Richard Gething was an English calligrapher.
Gething was born in Herefordshire. He was a scholar of John Davies of Hereford, the famous writing-master of Hereford, and was thought to surpass his master in every branch of his art. Coming to London, he started in business at the Hand and Pen in Fetter Lane.[1] In 1616 he published A Coppie Book of the Usuall Hands Written. An enlarged edition, entitled Calligraphotechnica, was published in 1619: it had twenty-six engraved quarto plates and a frontispiece portrait of Gething, and was dedicated to Sir Francis Bacon.[2]

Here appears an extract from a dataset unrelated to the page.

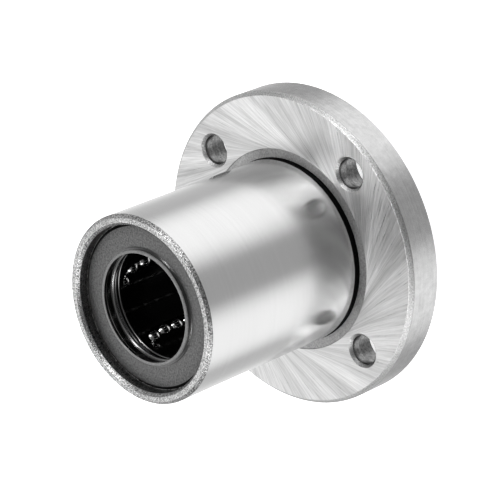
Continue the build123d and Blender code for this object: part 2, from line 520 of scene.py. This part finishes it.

In 1645 he published Chirographia, consisting of thirty-seven plates engraved by John Goddard. In it Gething says "he has exactly traced and followed certain pieces, both in character and language, of the ablest calligraphotechnists and Italian masters that ever wrote, with certain pieces of cursory hands, not heretofore extant, newly come in use." Another edition of Chirographia, probably published after his death, is entitled Gething Redivivus, or the Pen's Master-Piece. Being the last work of that eminent and accomplished master in this art, containing exemplars of all curious hands written (London, 1664). Prefixed is his portrait, engraved by J. Chantry.[1]
William Massey considered that "on account of his early productions from the rolling press, he may stand in comparison with Bales, Davies, and Billingsley, those heads and fathers, as I may call them, of our English calligraphic tribe".[1]